Since all things are cyclical and these wines shelve 30 years or more, this is an excellent future for cellarers. The Suiderat has the same ratings and is selling for roughly twice the price of Guiraud. These are unique wines  best served slightly chilled to 60 degrees. Contrary to the popular misconception, where many consider sauternes dessert wines, they do not pair well with many types of dessert because the wine should be sweeter than the food for best impact. Rather, sauternes are best enjoyed with salty cheese, spicy food and of course the best pairing of all, foie gras.

A truly regal combination is filet Rossini and sauterne. You can find the Rossini recipe I enjoy here: http://www.nytimes.com/recipes/4756/Classic-Tournedos-Rossini.html. In the modern vernacular, ”It’s disgusting” means better than excellent. For those who don’t keep veal glacé about, no problem. To be honest, at home, I add every bone I can find into my stock, constantly reworking it. Mine is a mix of pork, chicken, turkey, beef, veal and duck. None have ever complained.

The Guiraud is a Premier Grand Cru showing a lovely, light-golden color.

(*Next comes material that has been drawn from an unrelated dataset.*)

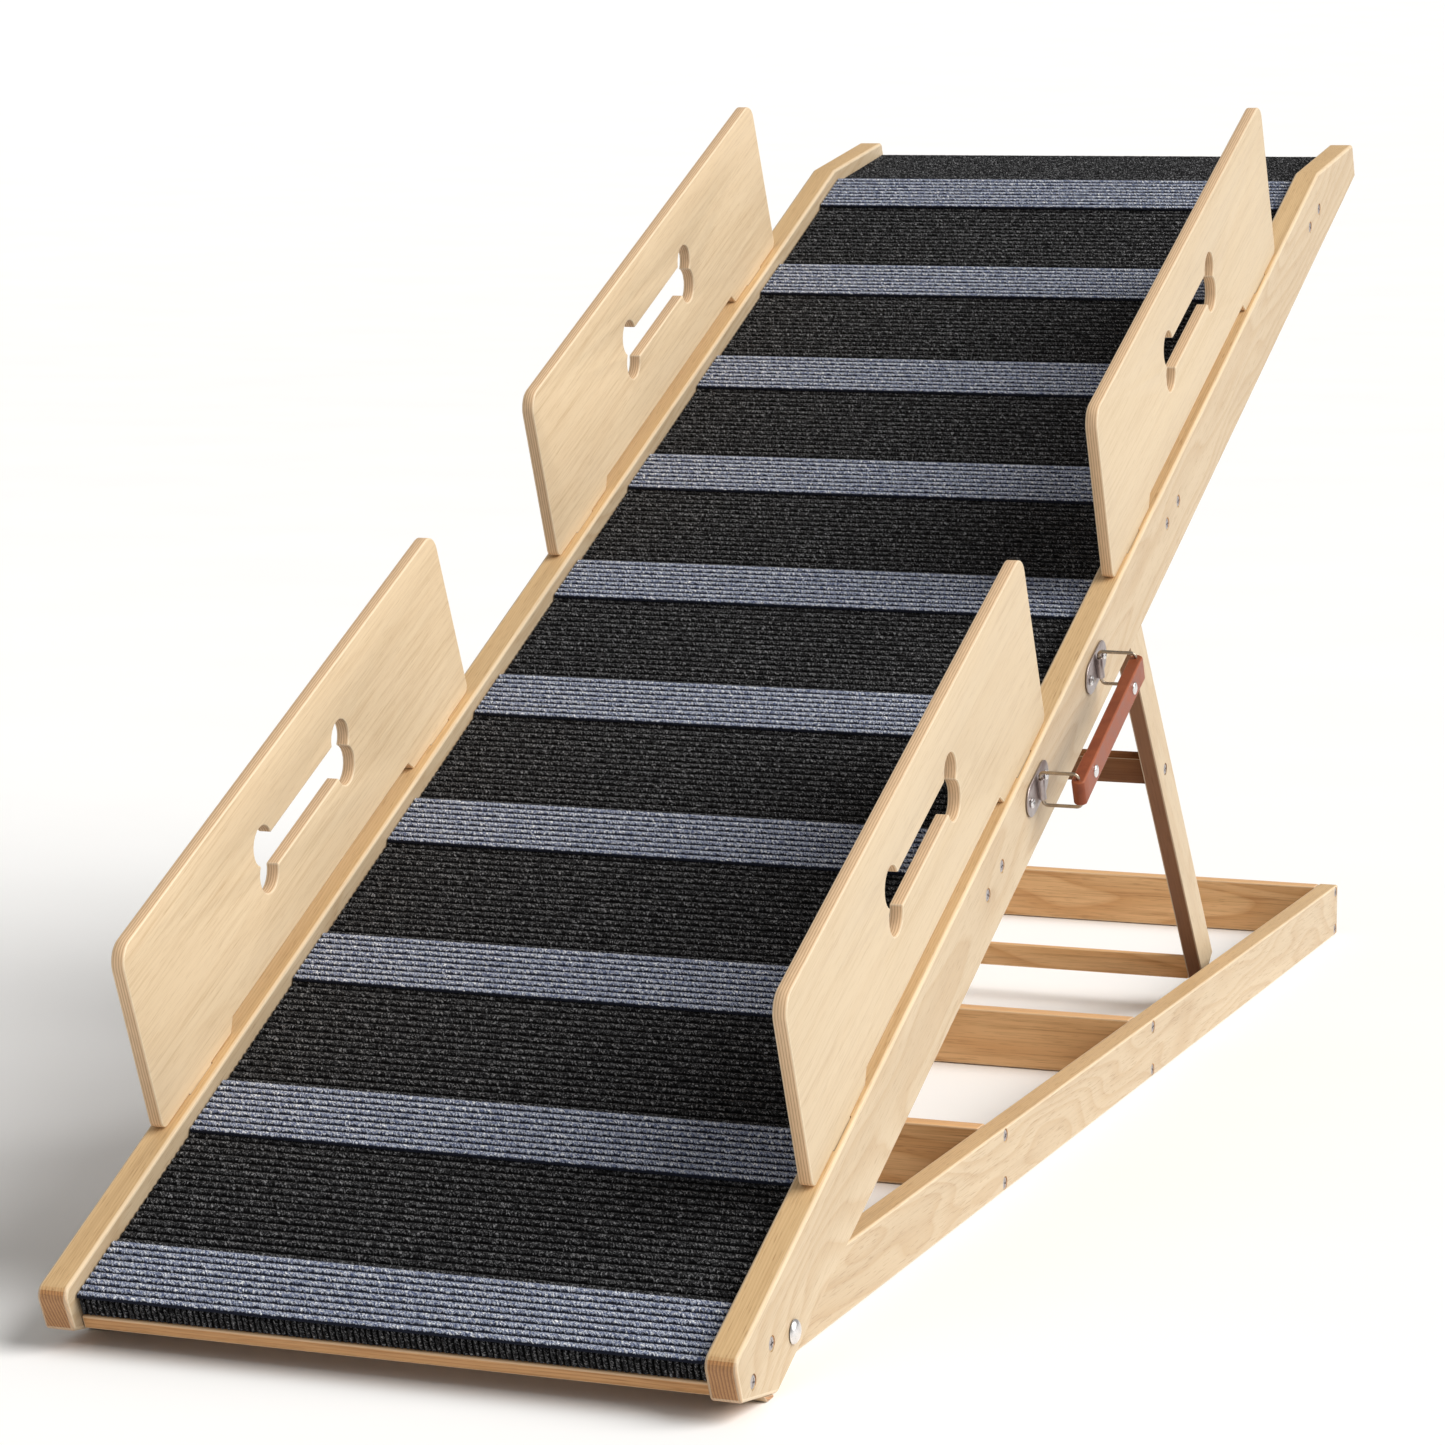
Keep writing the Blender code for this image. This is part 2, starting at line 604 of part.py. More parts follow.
def wire_bore(x, u, radius):
    """A cutter for the hole that a ring's wire runs through."""
    return extruded(arc((x, u), radius, 0, 360 - 360 / 12, 11), "z", -2 * OVERCUT, 2 * OVERCUT)


def build_plate_screw(name, parent, steel, location):
    sections = [(0.0, 0.0), (0.0, 0.0034), (0.0008, 0.0030), (0.0014, 0.0018), (0.0016, 0.0)]
    screw = add_object(name, stepped_rod(sections, 14), parent, steel, location)
    shade_round(screw)


def build_ring(name, parent, steel, location):
    """A closed rectangle of wire with rounded corners; one side runs inside the plate's loop."""
    curve = bpy.data.curves.new(name, "CURVE")
    curve.dimensions = "3D"
    corner = RING_CORNER_R
    high = RING_H / 2
    points = []
    points += arc((RING_REACH - corner, high - corner), corner, 90, 0, 3)
    points += arc((RING_REACH - corner, -high + corner), corner, 0, -90, 3)
    points += arc((corner, -high + corner), corner, -90, -180, 3)
    points += arc((corner, high - corner), corner, 180, 90, 3)
    spline = curve.splines.new("POLY")
    spline.points.add(len(points) - 1)
    for target, (x, w) in zip(spline.points, points):
        target.co = (x, 0.0, w, 1.0)
    spline.use_cyclic_u = True
    curve.bevel_depth = RING_R
    curve.bevel_resolution = 1
    curve.materials.append(steel)
    ring = bpy.data.objects.new(name, curve)
    bpy.context.scene.collection.objects.link(ring)
    ring.parent = parent
    ring.location = location


def strap_outline():
    """Plan of the strap in (x, u) about its middle: round ends that wrap the rings' outer sides."""
    half = (PLATE_U[1] - PLATE_U[0]) / 2
    radius = STRAP_T / 2 + STRAP_LAP
    inner = -STRAP_T / 2
    flap = half - STRAP_FLAP
    points = []
    for sign in (1, -1):
        end = arc((0.0, half), radius, 0, 180, 8)
        side = [(STRAP_T / 2, half - STRAP_T)] + end
        side += [(inner - STRAP_LAP, flap), (inner, flap - STRAP_T / 4)]
        if sign < 0:
            side = [(x, -u) for x, u in reversed(side)]
        points += side
    return points


def build_strap(handle, leather, steel):
    middle_u = sum(PLATE_U) / 2
    centre_x = handle_axis_x() + RING_REACH
    bm = extruded(strap_outline(), "z", -STRAP_H / 2, STRAP_H / 2)
    strap = add_object("grip_strap", bm, handle, leather, (centre_x, middle_u, HANDLE_W))
    half = (PLATE_U[1] - PLATE_U[0]) / 2
    for name, sign in (("lower", -1), ("upper", 1)):
        cut_with(strap, "strap_bore_" + name, wire_bore(0.0, sign * half, RING_R + STRAP_BORE_PLAY))
        rivet_u = sign * (half - RIVET_U)
        hole = bmesh.new()
        rod_along_x(hole, RIVET_R + PLAY, -OVERCUT, OVERCUT, 12, (rivet_u, 0.0))
        cut_with(strap, "strap_rivet_hole_" + name, hole)
        outer = STRAP_T / 2 + GAP
        inner = -STRAP_T / 2 - STRAP_LAP - GAP
        head_r, head_top_r, head_t = RIVET_HEAD
        tail_r, tail_end_r, tail_t = RIVET_TAIL
        sections = [(inner - tail_t, 0.0), (inner - tail_t, tail_end_r), (inner, tail_r), (inner, RIVET_R)]
        sections += [(outer, RIVET_R), (outer, head_r), (outer + head_t * 0.6, head_top_r)]
        sections += [(outer + head_t, 0.0)]
        rivet = add_object("strap_rivet_" + name, stepped_rod(sections, 14), handle, steel,
                           (centre_x, middle_u + rivet_u, HANDLE_W))
        shade_round(rivet)


# ------------------------------------------------------------------ assembly
def build():
    for old in list(bpy.data.objects):
        bpy.data.objects.remove(old, do_unlink=True)

    light_wood = make_material("light_wood", (0.80, 0.66, 0.46), 0.50)
    plywood = make_material("plywood", (0.82, 0.69, 0.50), 0.50)
    carpet = make_material("dark_carpet", (0.018, 0.018, 0.020), 0.95)
    strip_fabric = make_material("strip_fabric", (0.16, 0.19, 0.25), 0.90)
    leather = make_material("brown_leather", (0.34, 0.10, 0.05), 0.50)
    steel = make_material("steel", (0.62, 0.60, 0.58), 0.35, 1.0)
    rubber = make_material("pad_rubber", (0.50, 0.42, 0.30), 0.80)

    root = add_empty("base_origin", (0, -MID_SLAT_Y, 0))
    hinge = add_empty("hinge_axis", (0, HINGE_Y, HINGE_Z), RAMP_ANGLE, root)
    ramp = add_empty("ramp_origin", (0, -HINGE_U, -HINGE_W), 0.0, hinge)
    leg = add_empty("leg_axis", (0, LEG_PIVOT_U, LEG_PIVOT_W), -(LEG_ANGLE + RAMP_ANGLE), ramp)

    build_base(root, light_wood)
    build_ramp_rails(ramp, light_wood)
    build_deck(ramp, light_wood, plywood, carpet, strip_fabric)
    build_toe_pads(ramp, rubber)
    build_guards(ramp, plywood)
    build_hinge_bolts(hinge, steel)
    build_leg(leg, light_wood, steel)
    build_leg_rests(root, light_wood)
    build_leg_brackets(ramp, leg, steel)
    build_handle(ramp, steel, leather)


build()
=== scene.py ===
"""Looks of the folding dog ramp: solid wood, plywood, ribbed carpet, steel and leather."""

import json
from math import cos, pi, radians, sin

import bmesh
import bpy
import numpy as np
from mathutils import Matrix, Vector


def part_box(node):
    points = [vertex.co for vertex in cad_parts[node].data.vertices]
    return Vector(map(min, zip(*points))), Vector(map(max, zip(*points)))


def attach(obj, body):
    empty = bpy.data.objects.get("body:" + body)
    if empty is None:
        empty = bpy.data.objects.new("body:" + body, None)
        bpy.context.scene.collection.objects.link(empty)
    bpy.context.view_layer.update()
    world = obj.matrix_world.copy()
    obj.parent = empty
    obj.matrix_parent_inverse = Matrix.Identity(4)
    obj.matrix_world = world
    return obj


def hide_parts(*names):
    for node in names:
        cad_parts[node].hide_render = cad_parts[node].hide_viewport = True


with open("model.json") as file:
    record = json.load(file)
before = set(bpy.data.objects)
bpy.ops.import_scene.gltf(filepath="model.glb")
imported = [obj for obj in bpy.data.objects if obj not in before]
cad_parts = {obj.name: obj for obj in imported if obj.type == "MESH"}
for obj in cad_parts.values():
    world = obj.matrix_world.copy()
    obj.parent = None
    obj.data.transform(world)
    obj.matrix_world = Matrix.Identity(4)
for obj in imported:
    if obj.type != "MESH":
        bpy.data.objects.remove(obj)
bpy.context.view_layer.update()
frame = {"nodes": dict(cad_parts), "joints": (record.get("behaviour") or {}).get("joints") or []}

JOINTS = {joint["name"]: joint for joint in frame["joints"]}

# ------------------------------------------------------------------ ramp coordinates
# x across, u up the slope from the nose, w above the line of the side rails' top edges.
GAP = 0.0004
HINGE_U = 0.0765
HINGE_W = -0.0415
BEND_U = 1.377
LANDING_ANGLE = radians(14.4)
LEG_SLOPE = radians(51.3)
ACROSS = Vector((1.0, 0.0, 0.0))
UP = Vector(JOINTS["guard_left_lower_lift"]["axis"])
ALONG = Vector((0.0, UP.z, -UP.y))
NOSE = Vector(JOINTS["ramp_fold"]["pos_m"]) - ALONG * HINGE_U - UP * HINGE_W
LEG_DOWN = Vector((0.0, cos(LEG_SLOPE), -sin(LEG_SLOPE)))
LEG_OVER = Vector((0.0, sin(LEG_SLOPE), cos(LEG_SLOPE)))
WORLD_Y = Vector((0.0, 1.0, 0.0))
WORLD_Z = Vector((0.0, 0.0, 1.0))

RAIL_FACE = 0.200            # outer faces of the ramp rails, of the base rails and of the leg bars
BASE_FACE = 0.1809
LEG_FACE = 0.156
NOSE_TO_ORIGIN = 0.869       # from the nose to the frame's origin, along the floor

GUARD_T = 0.0082
DECK_T = 0.0084
PLIES = 5
RING_GAP = 0.0024            # distance between growth lines
RAIL_RING_GAP = 0.0017
PLY_RING_GAP = 0.0055
SLAT_EDGE_R = 0.0012         # rounding of the boards' edges
LEG_BAR_EDGE_R = 0.0003      # these are already eased in the CAD, so the rounding is finer
DECK_EDGE_R = 0.0006
GUARD_EDGE_R = 0.0009
METAL_EDGE_R = 0.00025
PLATE_EDGE_R = 0.0003
STRAP_EDGE_R = 0.0011
PAD_EDGE_R = 0.0005

CARPET_HALF = 0.1810
CARPET_T = 0.0028
CARPET_BASE = -0.0132        # underside of the carpet on the deck
CARPET_RIB = 0.0060
FRONT_RIB = 0.0036           # on the carpet's front wrap, whose ribs run the other way
CARPET_FLOOR = 0.40          # share of the carpet's thickness between its ribs
RIM_PILE = 0.3
DECK_START = 0.0085
DECK_END = 1.4855
FRONT_WRAP_LOW = -0.0220
BEND_EASE = 0.0025           # the landing's bend in the carpet starts this much late
STRIP_COUNT = 10
STRIP_START = 0.0003
STRIP_PITCH = 0.1471
STRIP_W = 0.0482
STRIP_T = 0.0022
STRIP_RIBS = 9
LOOP = 0.0021                # one loop of yarn along a rib
LOOP_SLANT = 1.7             # loops that a strand leans by from one side of a rib to the other
LOOP_LEAST = 0.72            # height of the lowest loops, and of the dips between loops
FRONT_STEP = 0.0010          # between the front wrap's rows of points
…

Slightly closed nose, a bit of a swirl opens into a bouquet of coconut, almond, apricot and honeysuckle. Refined, balanced palate reveals papaya, honey and cleansing acidity. The finish shows more apricot, some peaches, a hint of spice and almonds. Some reviewed the very long finish as being unctuous. I’m sorry, but that word is a bad descriptor to me, with negative connotations of oily, greasy or soapy from the Latin root meaning to smear or anoint. I prefer rich, silky, textured and honeyed to describe the botrytis-driven quality in sauterne. In this case the acid balance negates an unctuous effect.  I read an interesting thought concerning the 2009 sauterne by Jane Anson in New Bordeaux and wished to pass an edited version along. “My take on the 2009 sauternes will be slightly different from the majority. I completely agree these wines are rich, unctuous and luscious.

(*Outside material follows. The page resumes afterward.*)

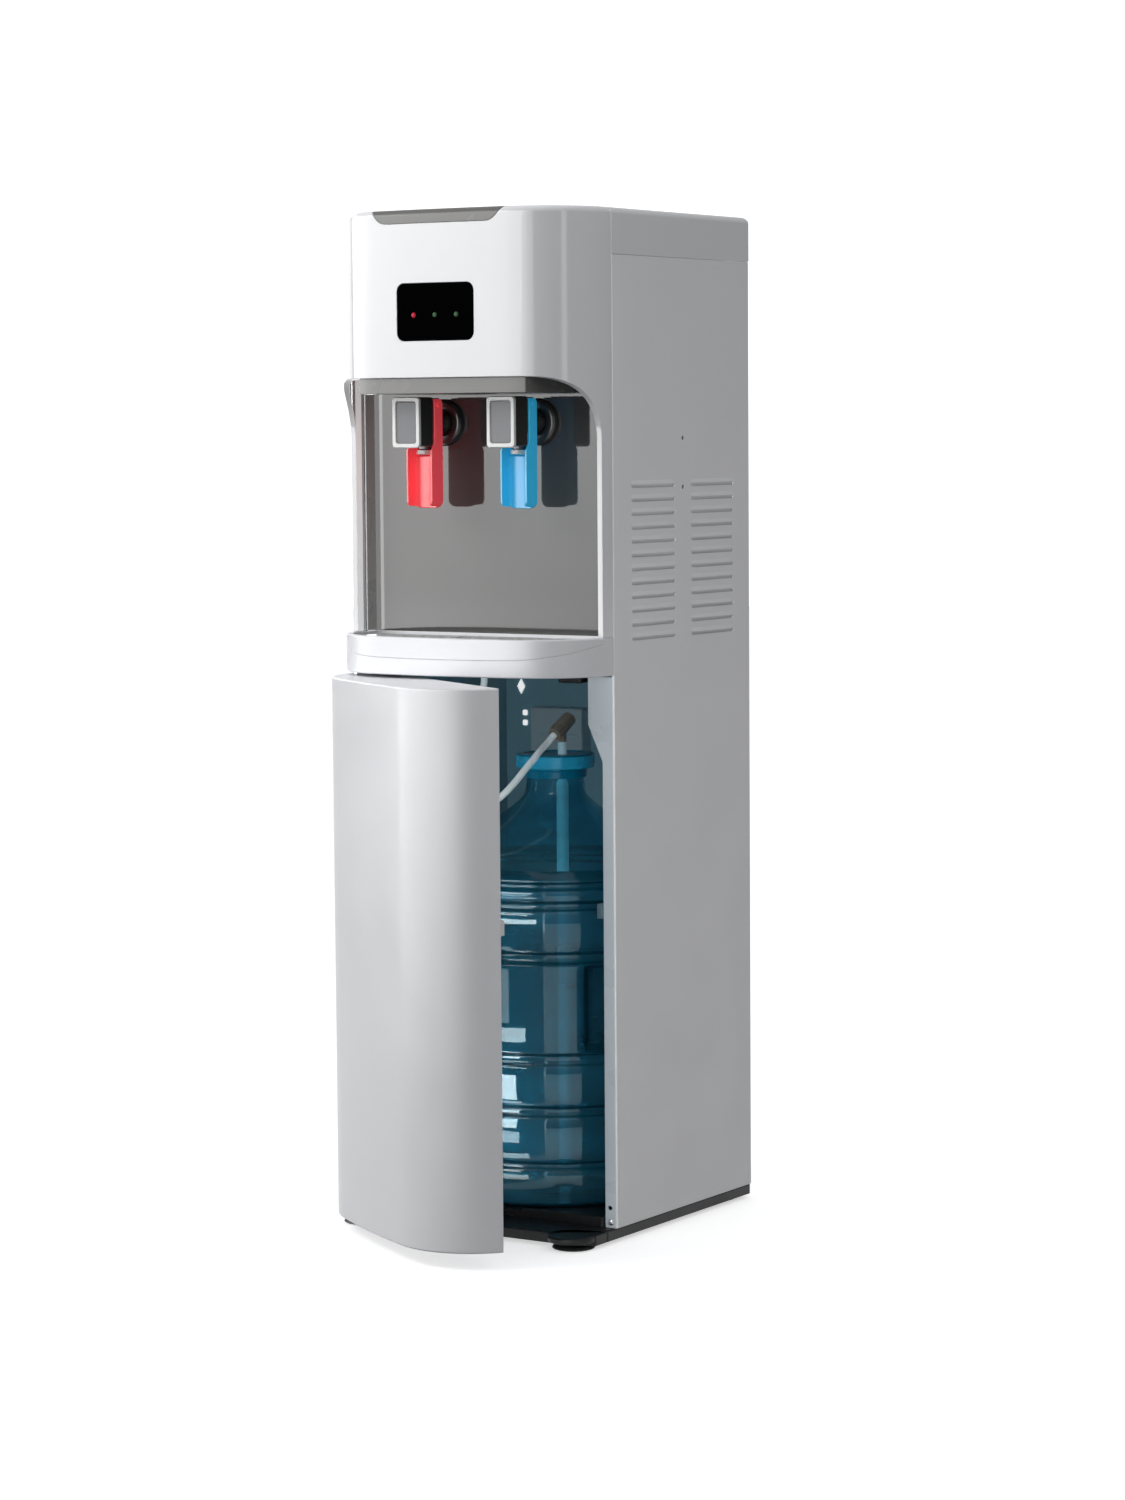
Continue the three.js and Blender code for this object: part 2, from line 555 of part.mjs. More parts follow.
function bottleAndProbe() {
  add('bottle', bottle(), clearBlue);
  add('bottle_cap', bottleCap(), teal);
  add('dip_tube', upright(4.6, PROBE.tubeX, BOTTLE_Y, 48, 496 - GAP, 12), silicone);
  add('probe_head', probeHead(), brown);
  add('hose', hose(), silicone);
  add('hose_fitting', upright(6, -112, 166, 562.3, 570, 12).add(upright(9, -112, 166, 569, SHELF_Z - GAP, 12)), white);
}

// ---- door -----------------------------------------------------------------------------------------
function doorOuter() {
  const shell = prism(frontOutline(0.5, DOOR_BACK), DOOR_FOOT, DOOR_TOP)
    .subtract(prism(frontOutline(DOOR_WALL + 0.5, 10), DOOR_FOOT + 3, DOOR_TOP - 3));
  return shell.subtract(upright(4.4, HINGE.x, HINGE.y, DOOR_FOOT - 5, DOOR_FOOT + 8, 12))
    .subtract(upright(4.4, HINGE.x, HINGE.y, DOOR_TOP - 8, DOOR_TOP + 5, 12));
}

function doorInner() {
  const inset = DOOR_WALL + 0.5 + GAP;
  return prism(frontOutline(inset, 10), DOOR_FOOT + 3.3, DOOR_TOP - 3.3)
    .intersect(box(-HALF, HALF, DOOR_BACK - 3, DOOR_BACK, 0, 600));
}

function door() {
  const leaf = new THREE.Group();
  leaf.position.set(HINGE.x, HINGE.y, 0);
  leaf.rotation.z = THREE.MathUtils.degToRad(-DOOR_OPEN);
  machine.add(leaf);
  const closed = new THREE.Group();
  closed.position.set(-HINGE.x, -HINGE.y, 0);
  leaf.add(closed);
  add('door_outer', doorOuter(), white, closed);
  add('door_inner', doorInner(), white, closed);
  add('door_catch_plate', box(128, 145, DOOR_BACK + GAP, DOOR_BACK + 2, 330, 347), steel, closed);
  add('catch_magnet', box(124, 140.5, -2, 9, 330, 347), black);
  add('hinge_pin_top', upright(4, HINGE.x, HINGE.y, DOOR_TOP - 9, BAND_BOTTOM - GAP, 12), steel);
  add('hinge_pin_bottom', upright(4, HINGE.x, HINGE.y, 7, DOOR_FOOT + 9, 12), steel);
}

head();
recess();
cabinet();
works();
bottleAndProbe();
door();

export default machine;
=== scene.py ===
"""Looks of a floor-standing water dispenser that takes its bottle in the cabinet below the taps.

Shapes are built in millimetres in the machine's own frame, with y = 0 at the seam between the front
housing and the side panels, and place() turns them into the frame's metres.
"""
from math import acos, asin, atan2, cos, degrees, hypot, pi, radians, sin

import bmesh
import bpy
from mathutils import Matrix, Vector


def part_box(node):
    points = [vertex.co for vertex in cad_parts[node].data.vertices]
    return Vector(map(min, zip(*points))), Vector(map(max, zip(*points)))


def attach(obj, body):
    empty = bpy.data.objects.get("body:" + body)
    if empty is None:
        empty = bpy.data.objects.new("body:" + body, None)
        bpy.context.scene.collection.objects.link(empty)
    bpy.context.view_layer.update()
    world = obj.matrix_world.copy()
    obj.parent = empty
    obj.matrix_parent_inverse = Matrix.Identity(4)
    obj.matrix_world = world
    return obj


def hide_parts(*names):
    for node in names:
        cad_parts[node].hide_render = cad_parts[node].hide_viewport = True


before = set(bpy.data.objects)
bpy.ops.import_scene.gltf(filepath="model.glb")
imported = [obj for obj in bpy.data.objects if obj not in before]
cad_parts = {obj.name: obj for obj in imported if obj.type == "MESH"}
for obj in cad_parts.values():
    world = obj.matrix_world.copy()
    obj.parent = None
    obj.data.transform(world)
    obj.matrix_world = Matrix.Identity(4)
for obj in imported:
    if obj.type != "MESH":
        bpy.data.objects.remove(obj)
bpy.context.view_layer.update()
scene = bpy.context.scene

# ---- the machine's frame and driving sizes, from the CAD nodes ----
MM = 0.001
SEAM_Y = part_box("side_panel_right")[0].y
TO_FRAME = Matrix.Translation((0, SEAM_Y, 0)) @ Matrix.Scale(MM, 4)


def turned(angle, axis):
    return Matrix.Rotation(radians(angle), 4, axis)


def at(x, y, z):
    return Matrix.Translation((x, y, z))


def extent(node, axis):
    """Lowest and highest place of a CAD node along one axis, in the machine's millimetres."""
    low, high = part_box(node)
    shift = SEAM_Y if axis == "y" else 0
    return tuple((getattr(corner, axis) - shift) / MM for corner in (low, high))


def middle(node, axis):
    return sum(extent(node, axis)) / 2


def spans(node, axes):
    return [extent(node, axis) for axis in axes]


HALF = extent("side_panel_right", "x")[1]
DEPTH = extent("side_panel_right", "y")[1]
PANEL_FOOT, COVER_SEAM = extent("side_panel_right", "z")
BOW = -extent("front_housing", "y")[0]
TRAY_TOP, HEIGHT = extent("front_housing", "z")
BAND_BOTTOM = extent("drip_tray_base", "z")[0]
DOOR_FOOT, DOOR_TOP = extent("door_outer", "z")
HINGE_X, HINGE_Y = (middle("hinge_pin_top", axis) for axis in "xy")
BOTTLE_R = extent("bottle", "x")[1]
BOTTLE_Y = middle("bottle", "y")
GAP = 0.3
DOOR_OPEN = 32
BOW_RADIUS = 1000

# ---- camera: where the view was taken from ----
CAMERA_PLACE = (2.2067, -3.4112, 0.8317)
CAMERA_TURN = (32.55, 4.82, -0.42)  # yaw, pitch and roll in degrees
SENSOR, LENS = 36.0, 93.33


def make_camera(yaw, pitch, roll):
    data = bpy.data.cameras.new("camera")
    data.sensor_fit = "VERTICAL"
    data.sensor_height = SENSOR
    data.lens = LENS
    camera = bpy.data.objects.new("camera", data)
    camera.matrix_world = at(*CAMERA_PLACE) @ turned(yaw, "Z") @ turned(90 - pitch, "X") @ turned(roll, "Z")
    scene.collection.objects.link(camera)
    scene.camera = camera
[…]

I would be slightly more hesitant to unreservedly applaud them for that. The 2007 and easily the 2001 remain better wines, in that they offer more acidity, more delicacy and more ‘drinkability.’ What 2009 undoubtedly gives is the perfect sauternes experience for sauternes-lovers. These are not sauternes for beginners These are full and rich and will not convince many younger consumers  this is the year to rediscover the joy of sweet wines. There are undoubtedly some wonderful wines among them.” Anson is always a good read.

Here is a short listing of other 2009s worth looking into that are favorably priced. Suideraut is bright yellow-gold. Great balance.  Clean, pure, very long wine with hints of cantaloupe, passion fruit and fig.  Bastor-Lamontagne. Pure, fresh, lemony and floral, this elegant wine is a perfect aperitif. Doisy-Védrines. Deep yellow.  Rich, deep nose, with botrytis-suffused aromas and flavors of sweet banana, peach, citrus and mango. Coutet. Delicate, smoky nuance of vanilla, ripe citrus and brown sugar aromas and flavors.  Lafaurie-Peyraguey. Bright orange, tangerine, peach and honey aromas with floral undertones.  Very polished and I think it will greatly improve with time. All are definitely worth a look.